Adding the following near the top of onView in RawAction.php also checks the last-modified time with much less code and duplication: if ( $this->getOutput()->checkLastModified( $this->page->getTouched() ) ) { return; // Client cache fresh and headers sent, nothing more to do. } Unfortunately this triggers the page data to be loaded in WikiPage, which should be more expensive than what is currently done in RawAction. To prevent the expensive load, an option would be to retrieve the revision outside getRawText and use the returned timestamp to call checkLastModified. The full text retrieval can then be avoided if checkLastModified returns true.
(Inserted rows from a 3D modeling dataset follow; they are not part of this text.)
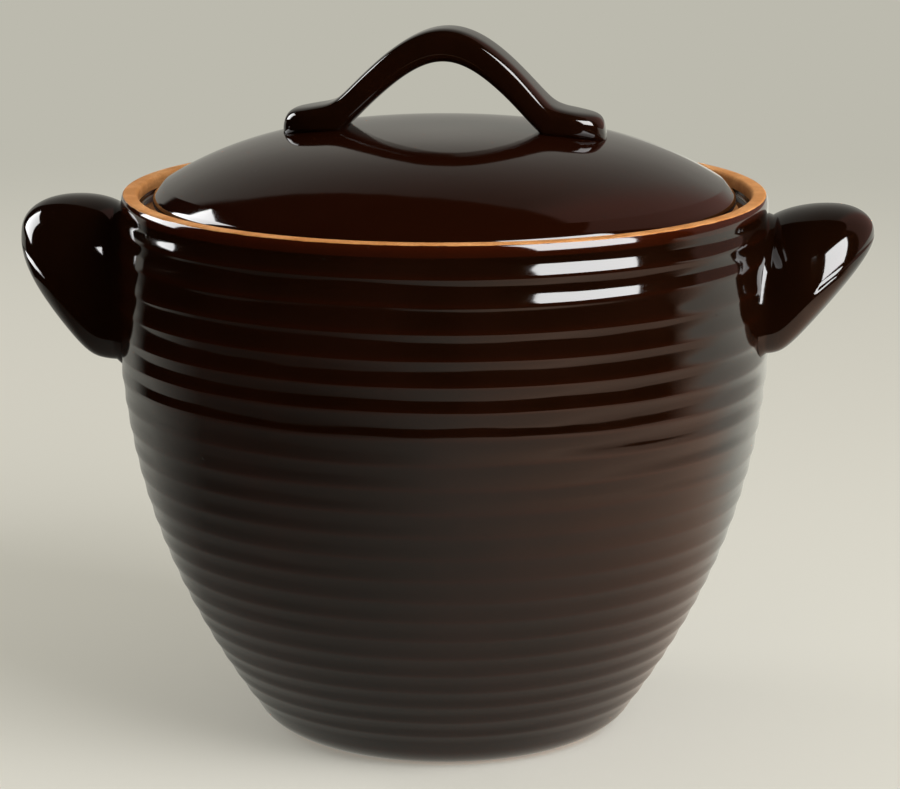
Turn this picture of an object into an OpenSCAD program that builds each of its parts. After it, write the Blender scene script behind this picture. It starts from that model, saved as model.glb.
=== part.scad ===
// Stoneware bean pot: a ribbed, glazed pot with two solid lugs and a loose domed lid
// with an arched strap handle. Millimetres, +Z up, origin under the middle of the foot.
// The lugs lie along X.

/* [Pot] */
// Height from the table to the flat of the rim
pot_h = 182.6; // [165:0.2:210]
// Outer radius at the rim
rim_r = 108; // [104:0.5:112]
// Outer radius at the widest place
belly_r = 109.4; // [108:0.2:116]
// Height of the widest place
belly_z = 150; // [130:1:160]
// Radius that the wall would have at the table if the foot had no rounding
foot_r = 58.6; // [50:0.2:70]
// How late the wall turns in towards the foot
wall_curve = 2.27; // [1.8:0.01:3]
// Thickness of the wall
wall_t = 6; // [4:0.1:9]
// Thickness of the floor
floor_t = 8; // [5:0.1:12]
// Rounding of the foot
foot_round = 6.8; // [3:0.1:10]
// Rounding inside, between the wall and the floor
corner_round = 16; // [8:0.5:24]
// Radius of the shallow hollow under the foot
hollow_r = 42; // [25:1:46]
// Depth of the hollow under the foot
hollow_d = 1.2; // [0.4:0.1:3]

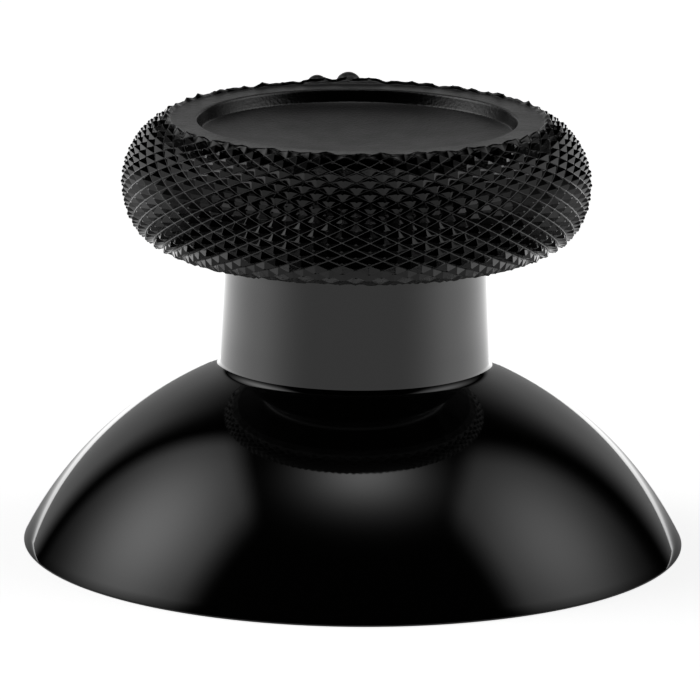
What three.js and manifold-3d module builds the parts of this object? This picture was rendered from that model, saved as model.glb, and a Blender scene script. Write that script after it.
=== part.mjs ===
// Thumbstick cap of a game controller, moulded in one piece of black plastic.
// Millimetres, +Z up. The origin is the centre of the rim that the skirt stands on.
import * as THREE from "three";
import { mergeVertices } from "three/addons/utils/BufferGeometryUtils.js";
import Module from "manifold-3d";

// Skirt: part of a sphere whose centre lies below the rim. It slides under the controller's shell.
// The rim radius is where the dome would meet the ground if its edge were sharp.
const rimRadius = 12.2;
const domeCentreDrop = 6.055;
const skirtWall = 1.1;
const rimRound = 0.06;

// Neck between skirt and head, slightly tapered for the mould.
const neckBaseRadius = 4.94;
const neckTopRadius = 4.8;
const neckFootFillet = 0.35;
const neckHeadFillet = 0.45;

// Head: two elliptical arcs meet at its widest line, and the knurl's tips lie on them. The upper one
// starts at the crest round the land, the lower one runs into a flat underside.
const headRadius = 8.65;
const widestHeight = 13.5;
const shoulderRise = 2.62;
const shoulderCentreRadius = 6.2;
const bellyDrop = 2.27;
const undersideRadius = 7;

// Top of the head: a low crest, and inside it a smooth land ring around a recess with a dished floor.
const crestWidth = 0.25;
const landRise = 2.33;
const landOuterRadius = 6.75;
const recessRadius = 5.85;
const recessDepth = 0.48;
const recessDraft = 0.12;
const recessBevel = 0.08;
const dishSag = 0.42;

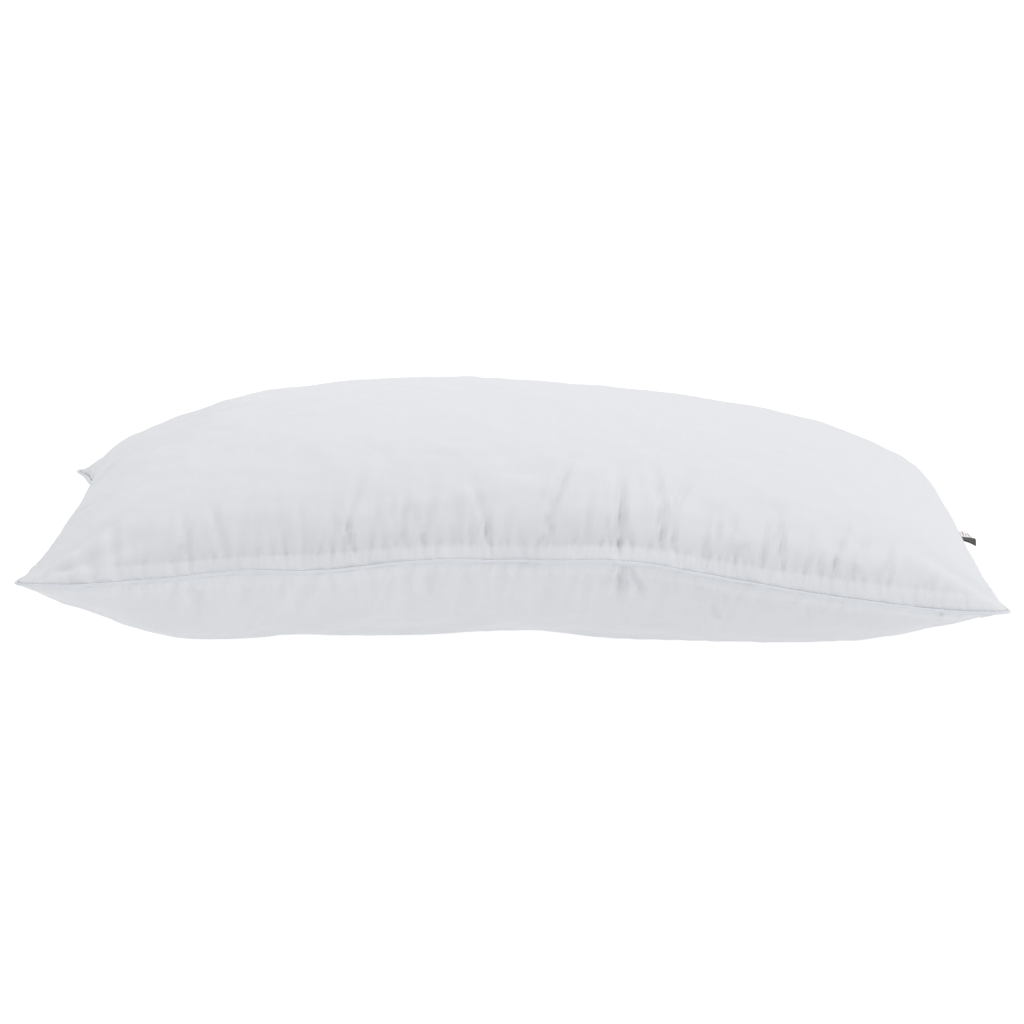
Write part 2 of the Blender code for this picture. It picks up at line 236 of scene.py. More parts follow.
def stuff_casing(shapes):
    """Blows up the sewn casing from its cut size, lets it settle on a floor, and returns the panels' points."""
    scene = bpy.context.scene
    top, bottom = casing_numbers()
    count = int(bottom.max()) + 1
    u, v = cloth_grid()
    flat = np.zeros((count, 3))
    start = np.zeros((count, 3))
    for numbers, shape, side in ((bottom, shapes[-1], -1), (top, shapes[1], 1)):
        start[numbers] = shape + np.array([0, 0, 2 * SIM_FLOOR_GAP])
        flat[numbers] = np.stack([u * CUT_LENGTH / 2, v * CUT_WIDTH / 2, np.full_like(u, CUT_LIES_AT)], axis=-1)
    flat[bottom[1:-1, 1:-1], 2] -= CLOTH_THICKNESS

    faces = np.concatenate([grid_faces(top, 1), grid_faces(bottom, -1)])
    mesh = bpy.data.meshes.new("casing_being_stuffed")
    mesh.from_pydata(start.tolist(), [], faces.tolist())
    cloth_object = bpy.data.objects.new("casing_being_stuffed", mesh)
    scene.collection.objects.link(cloth_object)
    cloth_object.shape_key_add(name="Basis")
    cut = cloth_object.shape_key_add(name="cut")
    cut.data.foreach_set("co", flat.astype(np.float32).ravel())
    cut.value = 0

    ground_mesh = bpy.data.meshes.new("sim_ground")
    ground_mesh.from_pydata([(-2, -2, 0), (2, -2, 0), (2, 2, 0), (-2, 2, 0)], [], [(0, 1, 2, 3)])
    ground = bpy.data.objects.new("sim_ground", ground_mesh)
    scene.collection.objects.link(ground)
    ground.modifiers.new("collision", "COLLISION")
    ground.collision.thickness_outer = SIM_FLOOR_GAP
    ground.collision.cloth_friction = 20

    modifier = cloth_object.modifiers.new("cloth", "CLOTH")
    cloth = modifier.settings
    cloth.quality = 6
    cloth.mass = CLOTH_VERTEX_MASS
    cloth.tension_stiffness = cloth.compression_stiffness = 20
    cloth.shear_stiffness = 8
    cloth.bending_stiffness = 0.5
    cloth.tension_damping = cloth.compression_damping = cloth.shear_damping = 10
    cloth.bending_damping = 2
    cloth.air_damping = 10
    cloth.use_pressure = True
    cloth.use_pressure_volume = True
    cloth.target_volume = SIM_FILL_VOLUME
    cloth.pressure_factor = SIM_PRESSURE
    cloth.effector_weights.gravity = SIM_WEIGHT / (count * CLOTH_VERTEX_MASS * GRAVITY)
    cloth.rest_shape_key = cut
    modifier.collision_settings.distance_min = SIM_FLOOR_GAP
    modifier.collision_settings.use_self_collision = False
    modifier.point_cache.frame_start = 1
    modifier.point_cache.frame_end = SIM_FRAMES
    scene.frame_start, scene.frame_end = 1, SIM_FRAMES
    for number in range(1, SIM_FRAMES + 1):
        scene.frame_set(number)

    settled = cloth_object.evaluated_get(bpy.context.evaluated_depsgraph_get()).to_mesh()
    points = np.zeros(count * 3, np.float32)
    settled.vertices.foreach_get("co", points)
    points = points.reshape(-1, 3).astype(float)
    points[:, 2] -= 2 * SIM_FLOOR_GAP
    bpy.data.objects.remove(cloth_object)
    bpy.data.objects.remove(ground)
    scene.frame_set(1)
    return {1: points[top], -1: points[bottom]}


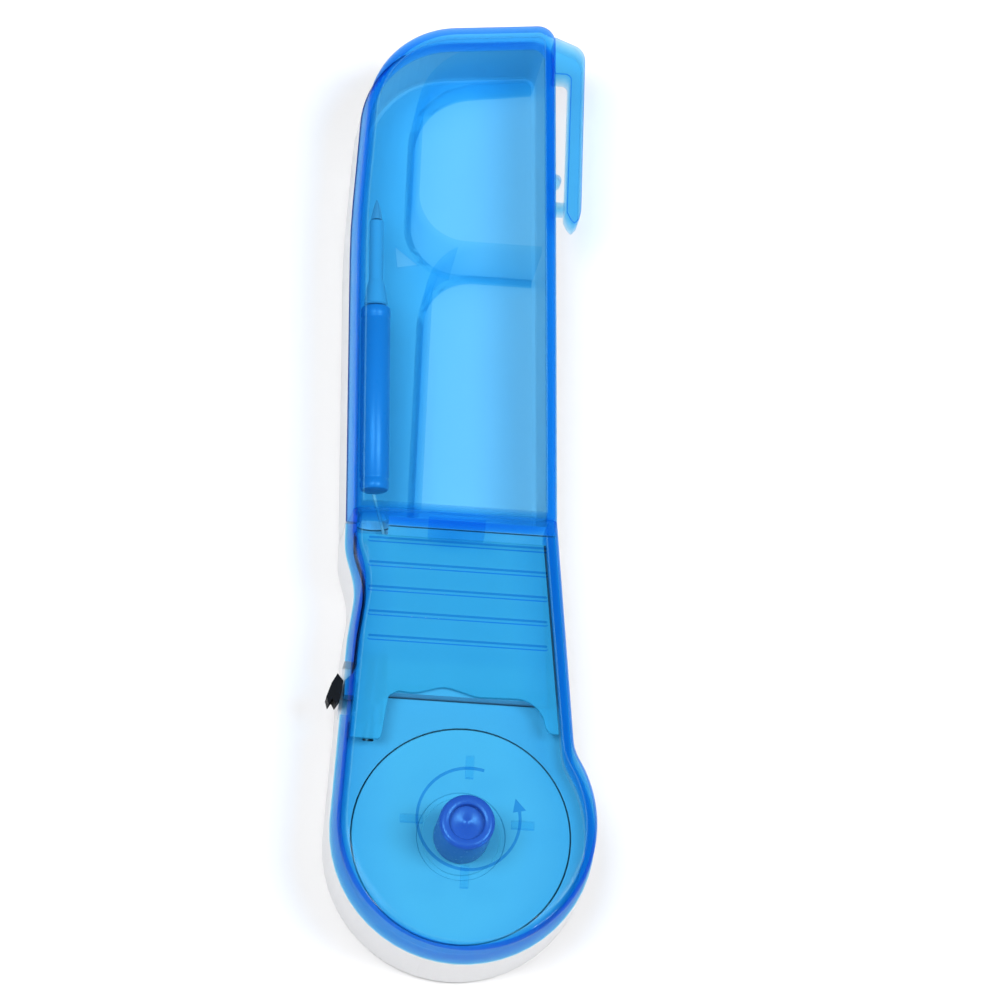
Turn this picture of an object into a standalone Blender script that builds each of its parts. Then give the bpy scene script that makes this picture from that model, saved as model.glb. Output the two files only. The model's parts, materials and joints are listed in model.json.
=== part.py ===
"""Hand line reel with a sprung spool, a chamber behind the grip and a pull-off cap.

The tool lies on its back: +Z points out of its clear front, +Y runs from the reel to the
cap, +X is to the right seen from the front. The origin is on the spool's axis, on the
rear face. Lengths are millimetres here and become metres in mesh_object().
"""
import math

import bmesh
import bpy
from mathutils import Vector

MM = 0.001

# Overall shape
DEPTH = 33.0            # rear face to front face
PARTING_Z = 19.5        # where the white rear shells meet the clear front shells
SEAM_Y = 62.3           # where the cap meets the lower body
REEL_R = 26.4           # round end, at the parting line
GAP = 0.3               # clearance between touching pieces
SEAM_REACH = 12.0       # how far from the seam an inset outline is still bent to meet it
WALL = 1.8              # shell wall
SKIN = 2.0              # front and rear faces of the shells
EDGE_R = 2.5            # rounding of the front edge
REAR_EDGE_R = 1.2       # rounding of the rear edge
DRAFT = 0.6             # how far the clear walls lean in up to the front edge
PROUD = 0.2             # how far the white shells stand outside the clear ones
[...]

Nikola, sorry for misspelling your name earlier. Gabriel noted that the patch you wrote duplicates code unnecessarily; "might work though, but won't get the fixes the central function gets." I'm marking your patch as reviewed. Also adding the "easy" keyword since Gabriel has a hint in comment 9 on how to fix this with a few minutes' work.
Created attachment 9498 [details] Patch for last-checked Fix to check last-modified and return 304 code HTTP.
(In reply to comment #11) > Created attachment 9498 [details] > Patch for last-checked > > Fix to check last-modified and return 304 code HTTP. this also revises previous patch.
Committed the simple version in r10023. Performance impact for plain GETs was not too bad (drop from 108 to 104 req/second), and should be offset by unmodified responses. Performance for plain GETs could still be improved though, as alluded to in comment #9.
The commit is in r108529 . Thanks, Jose.